The UK quad poster of the double-bill I went to see
The US release poster
Susan and Dorothy talk about Gregory in Chemistry
Susan, Gregory and Steve (William Greenlees) in cookery class
Dorothy on the pitch
The boys at the nurses home
I hope you've enjoyed this as much as I did researching and writing it.


  1. Fantastically detailed blog, Mark. All I remember of Gregory's Girl is the arm dancing and that I totally loved it.

  2. My imagination must be playing games with me. In the version I remember the PE teacher and Dorothy disappear into the showers when he demonstrates the trap ball bit (suggesting something riske) but in TV screenings it just cuts away to the next scene?? I am simply wrong or has an edit been made??

    1. I don't remember that at all - and it sounds out of keeping with the rest of the style, I think.

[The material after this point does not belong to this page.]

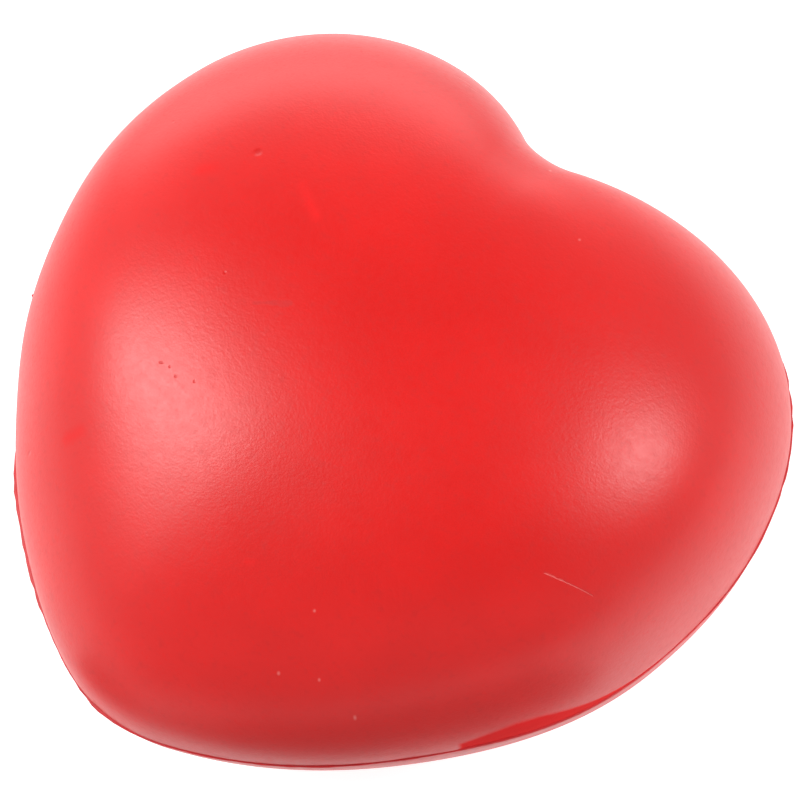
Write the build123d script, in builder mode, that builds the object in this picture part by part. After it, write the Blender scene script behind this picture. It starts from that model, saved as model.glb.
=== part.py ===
from build123d import *
from math import atan2, cos, hypot, pi, radians, sin, sqrt
import os

# A heart-shaped stress ball moulded in flexible foam. All sizes are in millimetres.
# It lies on its rear dome. X runs across the lobes, Y runs from the tip to the lobes, Z is up.
# The origin is under the middle of the outline, on the surface that the rear dome rests on.

# driving dimensions of the outline at the parting plane
lobe_spacing = 32.0
lobe_radius = 21.5
tip_radius = 17.0
lobe_to_tip = 35.0
flank_radius = 49.0
cleft_radius = 6.0

# driving dimensions of the two domes
front_depth = 25.0
rear_depth = 19.0
front_pole_from_lobes = 8.5
rear_pole_from_lobes = 11.5
crown_half_width = 56.0
crown_half_length = 40.0
crown_blend = 2.2

# driving dimensions of the layers
skin_thickness = 0.8
bond_gap = 0.1
flash_thickness = 0.3
flash_stands_proud = 0.45

# how finely the domes are drawn: points on each arc of half the outline, and the level curves
cleft_points = 3
lobe_points = 8
flank_points = 5
tip_points = 4
level_step = 10
last_level = 86

# places worked out from the dimensions
lobe_x = lobe_spacing / 2
lobe_y = (lobe_to_tip + tip_radius - lobe_radius) / 2
tip_y = lobe_y - lobe_to_tip
cleft_y = lobe_y + sqrt((lobe_radius + cleft_radius) ** 2 - lobe_x**2)
front_pole_y = lobe_y - front_pole_from_lobes
rear_pole_y = lobe_y - rear_pole_from_lobes
parting_z = rear_depth
rim_gap = flash_thickness / 2
core_inset = skin_thickness + bond_gap

# centres of the four tangent arcs that make the right half of the outline
cleft_centre = Vector(0, cleft_y)
lobe_centre = Vector(lobe_x, lobe_y)
tip_centre = Vector(0, tip_y)


def flank_arc_centre():
    """Centre of the flank arc, which holds the lobe and tip circles inside it and touches both."""
    to_lobe = flank_radius - lobe_radius
    to_tip = flank_radius - tip_radius
    between = tip_centre - lobe_centre
    along = (to_lobe**2 - to_tip**2 + between.length**2) / (2 * between.length)
    aside = sqrt(to_lobe**2 - along**2)
    direction = between.normalized()
    return lobe_centre + direction * along + Vector(direction.Y, -direction.X) * aside


def bearing(start, end):
    """Direction from one point to another, from +X."""
    return atan2(end.Y - start.Y, end.X - start.X)


flank_centre = flank_arc_centre()
cleft_to_lobe = bearing(cleft_centre, lobe_centre)
lobe_to_cleft = bearing(lobe_centre, cleft_centre)
flank_to_lobe = bearing(flank_centre, lobe_centre)
flank_to_tip = bearing(flank_centre, tip_centre)
downwards = -pi / 2


def half_outline_arcs(inset):
    """The right half's arcs from cleft to tip: centre, radius, first and last bearing, points."""
    return (
        (cleft_centre, cleft_radius + inset, downwards, cleft_to_lobe, cleft_points),
        (lobe_centre, lobe_radius - inset, lobe_to_cleft, flank_to_lobe, lobe_points),
        (flank_centre, flank_radius - inset, flank_to_lobe, flank_to_tip, flank_points),
        (tip_centre, tip_radius - inset, flank_to_tip, downwards, tip_points),
    )


def outline_points(inset):
    """Points round the whole outline, drawn inset from the real one."""
    right = []
    for centre, radius, first, last, count in half_outline_arcs(inset):
        for step in range(count):
            turn = first + (last - first) * step / count
            right.append((centre.X + radius * cos(turn), centre.Y + radius * sin(turn)))
    tip = (0, tip_y - tip_radius + inset)
    left = [(-x, y) for x, y in reversed(right[1:])]
    return [*right, tip, *left]


def level_curve(pole_y, depth, side, inset, climb):
    """One level of a dome: the heart outline at its foot, nearly an ellipse at its crown."""
    crown_share = sin(climb) ** crown_blend
    points = []
    for x, y in outline_points(inset):
        out_y = y - pole_y
        to_crown = 1 / hypot(x / crown_half_width, out_y / crown_half_length)
        scale = cos(climb) * (1 - crown_share + crown_share * to_crown)
        points.append((x * scale, pole_y + out_y * scale))
    height = (depth - inset) * sin(climb)
    with BuildSketch(Plane.XY.offset(parting_z + side * height)) as level:
        with BuildLine():
            Spline(*points, periodic=True)
        make_face()
    return level.sketch


def dome(pole_y, depth, side, inset, mode=Mode.ADD):
    """One dome, lofted from the parting plane up or down to its pole."""
    climbs = [*range(0, last_level, level_step), last_level]
    levels = [level_curve(pole_y, depth, side, inset, radians(climb)) for climb in climbs]
    pole = Vertex(0, pole_y, parting_z + side * (depth - inset))
    loft([*levels, pole], mode=mode)


def heart_outline(inset):
    """The right half's arcs, mirrored to the left."""
    for centre, radius, first, last, _ in half_outline_arcs(inset):
        start = centre + Vector(cos(first), sin(first)) * radius
        middle = centre + Vector(cos((first + last) / 2), sin((first + last) / 2)) * radius
        end = centre + Vector(cos(last), sin(last)) * radius
        ThreePointArc(start, middle, end)
    mirror(about=Plane.YZ)


# front skin: the dense shell of the upper mould half
with BuildPart() as front_skin:
    dome(front_pole_y, front_depth, 1, 0)
    dome(front_pole_y, front_depth, 1, skin_thickness, mode=Mode.SUBTRACT)
    split(bisect_by=Plane.XY.offset(parting_z + rim_gap), keep=Keep.TOP)
front_skin.part.label = "front_skin"

# rear skin: the dense shell of the lower mould half, which the ball rests on
with BuildPart() as rear_skin:
    dome(rear_pole_y, rear_depth, -1, 0)
    dome(rear_pole_y, rear_depth, -1, skin_thickness, mode=Mode.SUBTRACT)
    split(bisect_by=Plane.XY.offset(parting_z - rim_gap), keep=Keep.BOTTOM)
rear_skin.part.label = "rear_skin"

# foam core: the one foam body that fills both skins
with BuildPart() as foam_core:
    dome(front_pole_y, front_depth, 1, core_inset)
    dome(rear_pole_y, rear_depth, -1, core_inset)
foam_core.part.label = "foam_core"

# parting flash: the thin web squeezed out between the mould halves, trimmed just proud of the skins
with BuildPart() as parting_flash:
    with BuildSketch(Plane.XY.offset(parting_z - rim_gap)):
        with BuildLine():
            heart_outline(-flash_stands_proud)
        make_face()
        with BuildLine():
            heart_outline(skin_thickness)
        make_face(mode=Mode.SUBTRACT)
    extrude(amount=flash_thickness)
parting_flash.part.label = "parting_flash"

os.makedirs("parts", exist_ok=True)
export_step(front_skin.part, "parts/front_skin.step")
export_step(rear_skin.part, "parts/rear_skin.step")
export_step(foam_core.part, "parts/foam_core.step")
export_step(parting_flash.part, "parts/parting_flash.step")
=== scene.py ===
import math
import random

import bpy
import numpy as np
from bpy.props import FloatProperty, FloatVectorProperty, IntProperty, PointerProperty
from mathutils import Matrix, Vector


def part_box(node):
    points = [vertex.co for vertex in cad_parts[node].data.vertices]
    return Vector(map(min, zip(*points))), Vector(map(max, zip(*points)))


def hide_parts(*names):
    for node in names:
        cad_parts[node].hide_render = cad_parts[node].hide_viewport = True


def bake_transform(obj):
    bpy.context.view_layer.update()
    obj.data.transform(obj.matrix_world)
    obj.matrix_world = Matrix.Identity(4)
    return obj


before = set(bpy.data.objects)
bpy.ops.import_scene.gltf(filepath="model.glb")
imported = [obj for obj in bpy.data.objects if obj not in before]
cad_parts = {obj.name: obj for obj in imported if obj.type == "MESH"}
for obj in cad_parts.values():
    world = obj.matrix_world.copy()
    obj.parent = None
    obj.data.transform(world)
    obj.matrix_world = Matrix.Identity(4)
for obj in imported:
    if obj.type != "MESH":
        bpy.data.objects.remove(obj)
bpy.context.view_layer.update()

bl_info = {
    "name": "Heart Stress Ball",
    "version": (1, 0, 0),
    "blender": (4, 5, 0),
    "location": "View3D > Sidebar > Stress Ball",
    "description": "Models a moulded foam heart with its skins, foam core, parting flash and studio",
    "category": "Add Mesh",
}

MM = 0.001
FULL_TURN = 2 * math.pi
QUARTER_TURN = math.pi / 2
TINY = 1e-9

# edges sharper than this stay crisp (degrees)
SKIN_CREASE = 35
FLASH_CREASE = 40

# heights and depths that the frame already settles
FLASH_LOW, FLASH_HIGH = (corner.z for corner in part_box("parting_flash"))
PARTING_Z = (FLASH_LOW + FLASH_HIGH) / 2
REST_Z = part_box("rear_skin")[0].z
CROWN_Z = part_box("front_skin")[1].z


def distance(name, description, default):
    """A length that a user can change."""
    return FloatProperty(
        name=name, description=description, default=default, unit="LENGTH", precision=5
    )


def share(name, description, default):
    """A number from 0 to 1 that a user can change."""
    return FloatProperty(
        name=name, description=description, default=default, min=0, max=1, subtype="FACTOR"
    )


def colour(name, description, default):
    """A linear colour that a user can change."""
    return FloatVectorProperty(
        name=name, description=description, default=default, subtype="COLOR", size=3, min=0, max=1
    )


def angle(name, description, degrees):
    """An angle that a user can change."""
    return FloatProperty(
        name=name, description=description, default=math.radians(degrees), subtype="ANGLE"
    )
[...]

  3. My favourite film of all time. Saw it in December 1981, a Saturday night, at my local cinema. Loved it then, loved it now. I had seen "That Sinking Feeling" in August of that year...another classic.

    "A million and nine."

  4. As an aside, the new school building for Cumbernauld Academy (the merged Abronhill HS where the movie was shot & Cumbernauld HS) opened last Friday.

  5. Loved this film. Taught it so many times to English students - for review, media study, 20th century play etc. Always engaged students, who loved it and identified with e everything about it.

  6. hiya, This film had the lot..Sarky humour, love interest, daft bits and some seriously good bass lines ;)


  7. I absolutely love this movie. Made it my task to try and find as many of the filming locations as possible.

  8. I love this film, too! And "Happy Birthday" was the first single I ever bought!

  9. Just watched it today (Christmas Day) for the first time in years. With my kids, 18 and 14 - their first time. They were thrilled - as was I, not only to see it again (brilliant), also to see their reaction (they laughed non-stop), also to see that it hasn't aged!

    I had completely forgotten about the penguin in the school corridors!

    Thanks for the excellent history of the film, and the synopsis, Mark.